Архаровец задумался, приложив к блестящему, нахмуренному лбу несколько пальцев правой руки.
— Я помню её. Она спрашивала у меня дорогу.
— Дядька, мне покажешь?
Глеб перехватил взгляд охранника на портмоне — и всё понял. Потянул за край, вытянул из среднего отдела купюру. Без лишних запинок, без ненужной канители тот благосклонно принял денежный знак в свой грудной карман. Глеб нетерпеливо облизал губы, однако тот сделал жест — жди! — и скрылся в полосатой будке.
Развязно ветерок накидывал навязчивые запахи мокрой земли, бетона. Отдалённые печальные звуки лязга металла вязкой нудью монотонности засасывали в спячку. Глеб прислонился к крылу «форда», заложив тугим кренделем жилистые руки, зябко ёжился. Он прикрыл глаза, пытаясь концентрировать ощущения на тонких уколах холодящего ментола, сыплющего на темя с неба. Кажется, на какой-то миг он задремал, потому что позволил к себе приблизить постороннего. Такие вещи он безошибочно всегда угадывал: чувствовал каким-то шестым чувством любое чужое присутствие. Но не в этот раз. Со спины донёсся деликатный кашель. Глеб резко обернулся: под пухлым козырьком тёплой вязаной шапочки на него смотрели мутнеющие в болезненной блёклости табачно-зелёные глаза. Шею, закинув свободный конец за спину, незнакомец прятал под шарф из толстой шерсти. При неровном и частом дыхании бледные губы его и подбородок с ямочкой ныряли под ворсистый гребень. На безымянном пухлом пальце глубоко врастал в фалангу ободок жёлтого кольца. С лёгкой брезгливостью он тянул к Глебу руку.
— Савелий? — Глеб принял рукопожатие.
Незнакомец подавил улыбку и виновато развёл руками: мол, не угадали. Он не назвал имени, вместо этого предложил спрятаться где-нибудь от дождя и поговорить. Иванголов кивком головы пригласил в свою машину, решив до поры до времени повременить с расспросами. Он встретился глазами с охранником в будке, который долгим взглядом провожал их.
— Кто вы? — наконец решился на вопрос Глеб, приютив незнакомца в салоне своего автомобиля.
— А кто ты? — незнакомец харкнул носом, демонстративно переходя на «ты», и безразлично поглядел в окно.

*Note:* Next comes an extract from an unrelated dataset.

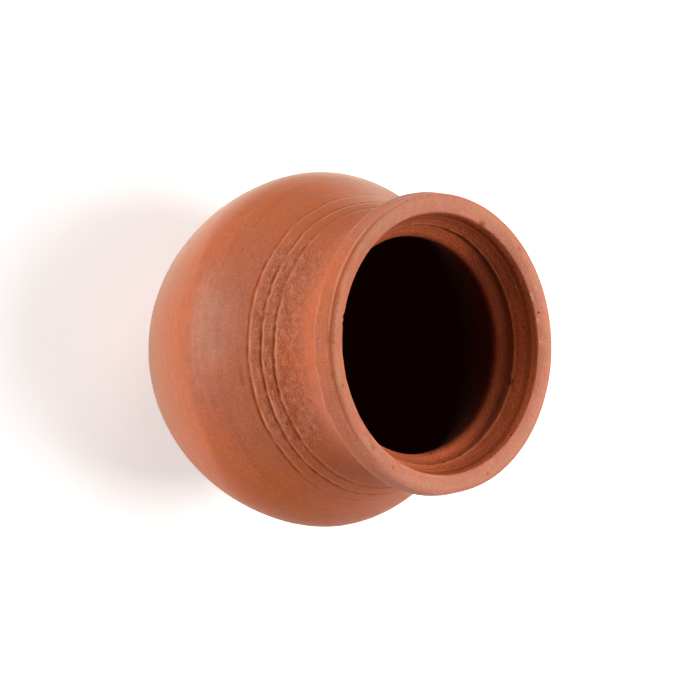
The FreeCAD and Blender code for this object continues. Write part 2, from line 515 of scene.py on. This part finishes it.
# Kiln clouds of two reds, 50 mm across
clouds = add_node(
    tree, "ShaderNodeTexNoise",
    {"Scale": 1 / (50 * MM), "Detail": 3.0, "Roughness": 0.55}, {"Vector": place},
).outputs["Fac"]
cloud_share = add_node(
    tree, "ShaderNodeMapRange", {"From Min": 0.38, "From Max": 0.64}, {"Value": clouds}
).outputs["Result"]
colour = add_node(
    tree, "ShaderNodeMix",
    {"data_type": "RGBA", 6: linear_colour("#B85C34"), 7: linear_colour("#AE5F40")},
    {0: cloud_share},
).outputs[2]

# Flashes of redder clay follow the clouds. Then come the paler clay with its painted light, a
# painted sheen in patches of 8 mm, the rubbed lip with its painted highlight, the dusty lip, and
# the brighter red inside the mouth, painted bounce light.
flash_patches = add_node(
    tree, "ShaderNodeMapRange",
    {"From Min": 0.4, "From Max": 0.62, "To Min": 1.0, "To Max": 0.45}, {"Value": clouds},
).outputs["Result"]
sheen_patches = add_node(
    tree, "ShaderNodeTexNoise", {"Scale": 1 / (8.33 * MM), "Detail": 4.0}, {"Vector": place}
).outputs["Fac"]
for mark, mark_colour, mark_patches in (
    ("fire_flash", "#B45828", flash_patches),
    ("pale_clay_and_painted_light", "#C4704C", None),
    ("painted_sheen_patch", "#C48E78", sheen_patches),
    ("lip_rubbing_and_highlight", "#E2957B", None),
    ("lip_dust", "#C08A5E", None),
    ("inside_and_painted_bounce", "#D4663A", None),
):
    share = marks_on_clay[mark]
    if mark_patches is not None:
        share = add_node(
            tree, "ShaderNodeMath", {"operation": "MULTIPLY"}, {0: share, 1: mark_patches}
        ).outputs[0]
    colour = add_node(
        tree, "ShaderNodeMix", {"data_type": "RGBA", 7: linear_colour(mark_colour)},
        {0: share, 6: colour},
    ).outputs[2]

# Wheel streaks: 2.5 mm high and drawn out to 71 mm round the pot
streak_place = add_node(
    tree, "ShaderNodeMapping",
    {"Scale": (1 / (71.4 * MM), 1 / (71.4 * MM), 1 / (2.5 * MM))}, {"Vector": place},
).outputs["Vector"]
streaks = add_node(
    tree, "ShaderNodeTexNoise", {"Scale": 1.0, "Detail": 5.0, "Roughness": 0.65},
    {"Vector": streak_place},
).outputs["Fac"]
streaks = add_node(
    tree, "ShaderNodeMapRange",
    {"From Min": 0.4, "From Max": 0.6, "To Min": -0.05, "To Max": 0.04}, {"Value": streaks},
).outputs["Result"]
streak_tone = add_node(
    tree, "ShaderNodeMath", {"operation": "MULTIPLY_ADD", 2: 1.0},
    {0: streaks, 1: marks_on_clay["streaking"]},
).outputs[0]

# Sand in the clay: real grains are about 0.5 mm, drawn at 0.67 mm so that they show
grain = add_node(
    tree, "ShaderNodeTexNoise",
    {"Scale": 1 / (0.6667 * MM), "Detail": 2.0, "Roughness": 0.7}, {"Vector": place},
).outputs["Fac"]
grain_contrast = add_node(
    tree, "ShaderNodeMapRange",
    {"From Min": 0.36, "From Max": 0.64, "To Min": -0.1, "To Max": 0.1}, {"Value": grain},
).outputs["Result"]
grain_tone = add_node(
    tree, "ShaderNodeMath", {"operation": "MULTIPLY_ADD", 2: 1.0},
    {0: grain_contrast, 1: marks_on_clay["open_grain"]},
).outputs[0]

# Mottling: 4.4 mm patches of denser and more open clay
mottle = add_node(
    tree, "ShaderNodeTexNoise",
    {"Scale": 1 / (4.35 * MM), "Detail": 5.0, "Roughness": 0.65}, {"Vector": place},
).outputs["Fac"]
mottle_tone = add_node(
    tree, "ShaderNodeMapRange",
    {"From Min": 0.32, "From Max": 0.68, "To Min": 0.9, "To Max": 1.09}, {"Value": mottle},
).outputs["Result"]
tone = streak_tone
for further_tone in (grain_tone, mottle_tone):
    tone = add_node(
        tree, "ShaderNodeMath", {"operation": "MULTIPLY"}, {0: tone, 1: further_tone}
    ).outputs[0]
colour = add_node(
    tree, "ShaderNodeVectorMath", {"operation": "SCALE"}, {"Vector": colour, "Scale": tone}
).outputs["Vector"]

# Painted glints on the palest grains of sand
grain_glints = add_node(
    tree, "ShaderNodeMapRange", {"From Min": 0.5, "From Max": 0.7, "To Max": 0.26},
    {"Value": grain},
).outputs["Result"]
grain_glints = add_node(
    tree, "ShaderNodeMath", {"operation": "MULTIPLY"},
    {0: grain_glints, 1: marks_on_clay["open_grain"]},
).outputs[0]

# Dark pores and iron specks, up to 1.2 mm across, in a few of the cells of 3 mm
pores = add_node(tree, "ShaderNodeTexVoronoi", {"Scale": 1 / (3.03 * MM)}, {"Vector": place})
pore_size = add_node(
    tree, "ShaderNodeMapRange", {"From Min": 0.7, "From Max": 1.0, "To Min": 0.0, "To Max": 0.2},
    {"Value": pores.outputs["Color"]},
).outputs["Result"]
pore = add_node(
    tree, "ShaderNodeMath", {"operation": "LESS_THAN"},
    {0: pores.outputs["Distance"], 1: pore_size},
).outputs[0]

# Over the clay come painted glints on the sand, pores, the darker lines, crease, chips and seat
# corner (dirt and painted shade), rubbed edges with painted highlights, the painted highlight of
# the ridge, chalk and the painted shade inside
for share, cover_colour in (
    (grain_glints, "#D8A086"),
    (pore, "#7A3A20"),
    (marks_on_clay["dirt_and_shade"], "#A0481A"),
    (marks_on_clay["wear_and_highlight"], "#DA9070"),
    (marks_on_clay["ridge_highlight"], "#E0885A"),
    (marks_on_clay["chalk"], "#E8C6A0"),
    (marks_on_clay["painted_inside_shade"], "#5A2416"),
):
    colour = add_node(
        tree, "ShaderNodeMix", {"data_type": "RGBA", 7: linear_colour(cover_colour)},
        {0: share, 6: colour},
    ).outputs[2]
tree.links.new(colour, shader.inputs["Base Color"])

# Matt all over, deader inside, and a little smoother where the clay is dense
shine = add_node(
    tree, "ShaderNodeMapRange", {"From Max": 0.8, "To Min": 0.2, "To Max": 0.04},
    {"Value": marks_on_clay["inside_and_painted_bounce"]},
).outputs["Result"]
tree.links.new(shine, shader.inputs["Specular IOR Level"])
gloss = add_node(
    tree, "ShaderNodeMapRange",
    {"From Min": 0.35, "From Max": 0.65, "To Min": 0.48, "To Max": 0.68}, {"Value": mottle},
).outputs["Result"]
tree.links.new(gloss, shader.inputs["Roughness"])

# Fine dust pales the belly where it turns away from the eye
facing = add_node(tree, "ShaderNodeLayerWeight", {"Blend": 0.5}, {}).outputs["Facing"]
dust_sheen = add_node(
    tree, "ShaderNodeMapRange", {"From Min": 0.45, "From Max": 0.85}, {"Value": facing}
).outputs["Result"]
dust_sheen = add_node(
    tree, "ShaderNodeMath", {"operation": "MULTIPLY"},
    {0: dust_sheen, 1: marks_on_clay["limb_dust"]},
).outputs[0]
tree.links.new(dust_sheen, shader.inputs["Sheen Weight"])
shader.inputs["Sheen Roughness"].default_value = 0.5
shader.inputs["Sheen Tint"].default_value = linear_colour("#FFF6E0")

# Sand and mottling stand up to 0.4 mm proud, and pores are as deep
relief = add_node(
    tree, "ShaderNodeMath", {"operation": "MULTIPLY"},
    {0: grain, 1: marks_on_clay["open_grain"]},
).outputs[0]
relief = add_node(
    tree, "ShaderNodeMath", {"operation": "MULTIPLY_ADD", 1: 0.8}, {0: mottle, 2: relief}
).outputs[0]
relief = add_node(
    tree, "ShaderNodeMath", {"operation": "SUBTRACT"}, {0: relief, 1: pore}
).outputs[0]
bump = add_node(
    tree, "ShaderNodeBump", {"Strength": 1.0, "Distance": 0.4 * MM}, {"Height": relief}
).outputs["Normal"]
tree.links.new(bump, shader.inputs["Normal"])
pot_data.materials.append(clay)

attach(water_pot, "root")
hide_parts("pot")

# Floor: a wide sheet of white studio paper under the pot. The camera sees it as white, apart
# from the soft shadow of the pot.
floor_half_width = 3.0
floor_data = bpy.data.meshes.new("studio_floor")
floor_mesh = bmesh.new()
bmesh.ops.create_grid(floor_mesh, x_segments=1, y_segments=1, size=floor_half_width)
floor_mesh.to_mesh(floor_data)
floor_mesh.free()
studio_floor = bpy.data.objects.new("studio_floor", floor_data)
bpy.context.scene.collection.objects.link(studio_floor)


def seen_directly(tree):
    """1 for what the camera sees, also in a reflection or through glass, and 0 for light."""
    rays = add_node(tree, "ShaderNodeLightPath", {}, {}).outputs
    seen = rays["Is Camera Ray"]
    for ray in ("Is Glossy Ray", "Is Transmission Ray"):
        seen = add_node(
            tree, "ShaderNodeMath", {"operation": "MAXIMUM"}, {0: seen, 1: rays[ray]}
        ).outputs[0]
    return seen


# White seamless paper: matt, and lifted to white where the camera or a reflection sees it, in
# full beyond the pot's shadow
paper = bpy.data.materials.new("white_seamless_paper")
paper.use_nodes = True
tree = paper.node_tree
shader = tree.nodes["Principled BSDF"]
shader.inputs["Base Color"].default_value = linear_colour("#F0F0EE")
shader.inputs["Roughness"].default_value = 0.9
spot_on_floor = add_node(tree, "ShaderNodeTexCoord", {}, {}).outputs["Object"]
distance_off = add_node(
    tree, "ShaderNodeVectorMath", {"operation": "LENGTH"}, {0: spot_on_floor}
).outputs["Value"]
whiteness = add_node(
    tree, "ShaderNodeMapRange",
    {"From Min": 0.3, "From Max": 0.9, "To Min": 0.5, "To Max": 1.0}, {"Value": distance_off},
).outputs["Result"]
glow = add_node(
    tree, "ShaderNodeMath", {"operation": "MULTIPLY"}, {0: seen_directly(tree), 1: whiteness}
).outputs[0]
white = add_node(tree, "ShaderNodeEmission", {}, {"Strength": glow}).outputs[0]
seen_paper = add_node(
    tree, "ShaderNodeAddShader", {}, {0: shader.outputs[0], 1: white}
).outputs[0]
tree.links.new(seen_paper, tree.nodes["Material Output"].inputs["Surface"])
floor_data.materials.append(paper)


# Light: soft boxes of white cloth round the pot. A low strip in front lights the belly and neck,
# one at the side lights the wall that faces left, and one behind lights the top of the lip.
def soft_box(name, place, target, size, watts):
    """A rectangular soft box at a place, turned towards a target."""
    data = bpy.data.lights.new(name, "AREA")
    data.shape = "RECTANGLE"
    data.size, data.size_y = size
    data.energy = watts
    box = bpy.data.objects.new(name, data)
    box.location = place
    box.rotation_euler = (Vector(target) - Vector(place)).to_track_quat("-Z", "Y").to_euler()
    bpy.context.scene.collection.objects.link(box)


soft_box("low_front_strip", (-0.1, -0.95, 0.12), (0.0, 0.0, 0.07), (1.2, 0.22), 7.8)
soft_box("side_box", (-0.9, 0.1, 0.4), (0.0, 0.0, 0.1), (0.6, 0.6), 2.9)
soft_box("back_box", (0.1, 0.6, 1.1), (0.0, 0.0, 0.1), (0.7, 0.7), 14.2)

# White studio walls: they fill the shadows faintly, and the camera sees them as white
studio_fill = 0.12
studio_walls = bpy.data.worlds.new("white_studio")
studio_walls.use_nodes = True
tree = studio_walls.node_tree
brightness = add_node(
    tree, "ShaderNodeMapRange", {"To Min": studio_fill, "To Max": 1.0},
    {"Value": seen_directly(tree)},
).outputs["Result"]
background = tree.nodes["Background"]
background.inputs["Color"].default_value = (1.0, 1.0, 1.0, 1.0)
tree.links.new(brightness, background.inputs["Strength"])
bpy.context.scene.world = studio_walls
bpy.context.scene.view_settings.view_transform = "Standard"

Глеб опешил и полез в карман, но незнакомец вдруг обернулся на этот шорох и предупредил:
— Спрячь ксиву и никому её здесь не показывай. Иначе побьют.
— Почему?
— По качану папайи, — огрызнулся тот. — Ты за кого нас принимаешь? За сутенёров или наркодилеров? У нас нет «красной» крыши, и фэйсов
55 мы в почёте тут не держим.
— Так это… — растерялся Глеб, не ожидавший такого поворота разговора. Того, кого он поначалу принял за пенсионера дворового значения, оказался птицей гораздо более высокого полёта. — Я только хотел узнать, — он всё-таки достал из кармана портмоне и показал снимок, тот самый, что показывал охраннику, — про эту девушку.
Незнакомец мельком взглянул на фотокарточку и произнёс странную, гипнотического свойства фразу:
— Разговаривай со мной вежливо, найди со мной общий язык и, может быть, я помогу тебе.
Эти слова, словно змеиная магия, особым образом подействовали на Глеба Иванголова. Дудочное заклинание факира Шпигеля (который и был тем незнакомцем, неотлагательно оповещённый бдительным охранником) заставило его поведать о своих внештатных делах и собственном расследовании, неожиданно коснувшемся старых дел отца. Он рассказал об экстремисте Аткарцеве и о находке чёрных копателей, очевидно имеющем латышский след, о том, как случайно увиденный в салоне «форда» «Кодекс» вывела его на адрес и на человека, отзывавшегося на имя Савелий.
— Вот ты чума курьёзная, — заметно смягчился Шпигель. — Отзываются собаки, а Савелия Савелием назвали мама с папой.
— Я хотел бы разыскать владельца и поговорить с ним.
В глазах Глеба появилось просительное выражение. Он закончил свой короткий, но предельно насыщенный рассказ.